Uncivil Engineering &#8211

Human-Dimension-and-Interior-Space
Good guide. The book “Human Dimension & Interior Space” is the foundation of a good library on furniture design.

This is an excerpt from “The Anarchist’s Design Book” by Christopher Schwarz.

On the outside, we are all different organisms. Different hair, skin, weight, height, clothes and surface decorations (tattoos, makeup, scars). These differences tell others our age, gender, wealth and place in society.

If you strip us naked and shave us bald, our differences fade. Slice away the flesh and muscle, and you would be hard-pressed to tell your mother from your worst enemy.

It’s the skeleton – the framework upon which all of our personal ornament hangs – that is most like the furniture of necessity.

This might seem an obvious observation, but I think it is a useful tool when looking at or designing furniture. When you can see the skeleton, then you can design furniture that is functional and, with a little more work, beautiful. You just have to start thinking like an orthopedist instead of an oil painter.

The first step is to accept the following statement as fact: Most of the problems in designing and building furniture were solved brilliantly thousands of years ago. The human body is still (Golden Corral excepted) the same, as are our basic spatial needs.

Therefore a real study of furniture should focus first on the things that haven’t changed – table height, chair height, the human body, our personal effects, the raw materials, joinery etc. Intense study of ornament is interesting, but ultimately that will make you an expert in bell-bottom jeans, things that have been Bedazzled™ and feather boas. (See also: props in a Glamour Shots franchise.)

Where should you begin this study? Luckily for us, there is a group of scientists who has done all the work for us: the anthropometry engineers. The bible of this field of science is also my bible of furniture design: “Human Dimension & Interior Space” by Julius Panero and Martin Zalnik (Whitney Library of Design, 1979).

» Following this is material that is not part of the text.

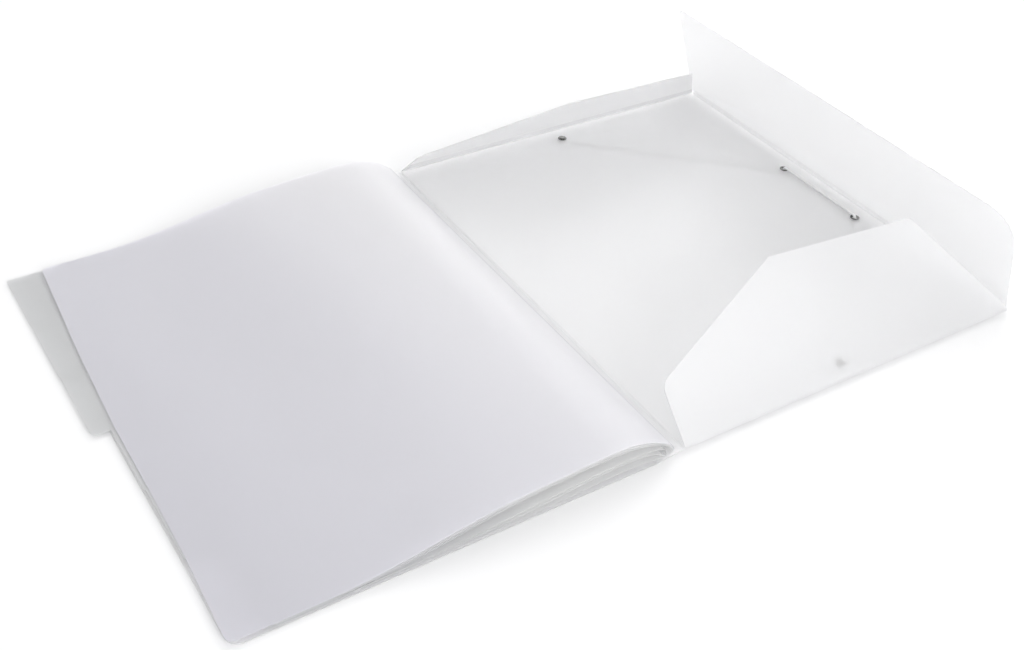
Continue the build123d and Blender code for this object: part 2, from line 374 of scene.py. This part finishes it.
def cut_blank(name, corners):
    """A flat blank in the XY plane. Each corner is (x, y, radius) in millimetres."""
    bpy.ops.object.select_all(action="DESELECT")
    bpy.ops.mesh.primitive_circle_add(vertices=len(corners), radius=0.1, fill_type="NGON")
    blank = bpy.context.object
    blank.name = name
    for vertex, (x, y, _) in zip(blank.data.vertices, corners):
        vertex.co = (x * MM, y * MM, 0)
    bpy.ops.object.mode_set(mode="EDIT")
    bpy.ops.mesh.select_mode(type="VERT")
    for index, (x, y, radius) in enumerate(corners):
        if radius:
            here = Vector((x, y))
            before = Vector(corners[index - 1][:2])
            after = Vector(corners[(index + 1) % len(corners)][:2])
            turn = (before - here).angle(after - here)
            select_near(blank, [(x * MM, y * MM, 0)])
            bpy.ops.mesh.bevel(offset=radius / tan(turn / 2) * MM, offset_type="OFFSET",
                               segments=CORNER_SEGMENTS, affect="VERTICES")
    bpy.ops.object.mode_set(mode="OBJECT")
    return blank


print("each rounded corner has", CORNER_SEGMENTS, "segments")

# %% [markdown]
# The other helpers cut rows across a blank, apply a modifier, and finish a sheet once it is closed.

# %% Sheet helpers
SMOOTH_ANGLE = 40


def cut_across(blank, cuts, axis):
    """Cut the blank straight across at each place along the axis, 0 for X and 1 for Y."""
    bpy.ops.object.mode_set(mode="EDIT")
    for cut in cuts:
        bpy.ops.mesh.select_all(action="SELECT")
        point, normal = [0, 0, 0], [0, 0, 0]
        point[axis], normal[axis] = cut * MM, 1
        bpy.ops.mesh.bisect(plane_co=point, plane_no=normal)
    bpy.ops.object.mode_set(mode="OBJECT")


def apply_modifier(thing, kind, name, **settings):
    """Add a modifier, set it and apply it."""
    bpy.ops.object.select_all(action="DESELECT")
    bpy.context.view_layer.objects.active = thing
    thing.select_set(True)
    modifier = thing.modifiers.new(name, kind)
    for key, value in settings.items():
        setattr(modifier, key, value)
    bpy.ops.object.modifier_apply(modifier=name)


def finish_sheet(sheet, material):
    """Make the normals of a closed sheet point outwards, shade it and give it its finish."""
    bpy.ops.object.mode_set(mode="EDIT")
    bpy.ops.mesh.select_all(action="SELECT")
    bpy.ops.mesh.normals_make_consistent(inside=False)
    bpy.ops.object.mode_set(mode="OBJECT")
    bpy.ops.object.shade_smooth_by_angle(angle=radians(SMOOTH_ANGLE))
    sheet.data.materials.clear()
    sheet.data.materials.append(material)
    print(f"{sheet.name}: {len(sheet.data.polygons)} faces")


print("edges that turn less than", SMOOTH_ANGLE, "degrees are shaded smooth")

# %% [markdown]
# ## The dividers
# Six thin sheets hang from the spine. They have been turned over onto the front cover, and because they
# are springy they stand up from the spine in an arch before they come down flat. The five lower blanks
# have one tab each, a step further from the head than the last. The top sheet covers the sixth step with
# its slanted free edge. A curve has the shape of the sheet seen from its edge, and a Curve modifier bends
# the blank along it, so the sheet keeps its true length.

# %% Divider outlines
SHEET_COUNT = 6
DIVIDER_HEIGHT = 318.0
TAB_PITCH = DIVIDER_HEIGHT / SHEET_COUNT
TAB_GAP = 0.8
TAB_ROUND = 4.0
TAB_LAP = 4.0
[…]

This widely available and inexpensive book (about $6 used) is everything a furniture maker needs to know about the spatial needs of the human body. What are the ranges for chair height among children and adults? Where should you put chair slats to offer proper back support? At what angle?

How big do tables need to be to seat a certain number of people? What are the important dimensions for an office workstation? A closet? A kitchen?

If a dimension isn’t listed in “Human Dimension & Interior Space,” then you probably don’t need it.

Get the book. You don’t have to read it – it’s a reference work that will stay with you the rest of your life. Every designer should have a copy.

Aside from anthropometric texts, early pieces of furniture can tell us a lot about basic furniture design. These pieces were far simpler – I would say “elegantly Spartan” – than what is typical today, even in an Ikea store. But there aren’t many of these early pieces left to study.

We have some beds, stools and thrones from the Egyptians, but we have no way of knowing if these were in widespread use. Egyptian tomb paintings offer additional details, but it’s important to remember that these are mostly depictions of royalty and the things they made their slaves do while dressed in their underwear.

Thanks to a volcanic eruption in 79 A.D., parts of the Romans’ physical culture – both high and low – have survived. And in the Middle Ages we can paint a picture of daily life thanks to paintings and drawings of everyday life. But it’s not until the 1500s that surviving pieces of furniture start to tell their stories.

The stuff that survived is – no surprise – the furniture of the wealthy. It is elaborate, well-made, expensive and put into museums. Academics devote careers to studying it. Collectors hoard it. Furniture makers – both amateur and professional – study it and copy it.

Ordinary stuff was too ordinary to preserve or study, and so it ultimately became useful one last time, as firewood.

Not everyone was happy with the raw deal handed to simple furniture. Many reformers – William Morris and Gustav Stickley, for example – sought to bring good furniture to the masses. Their efforts were noble but doomed because we are natural cheapskates.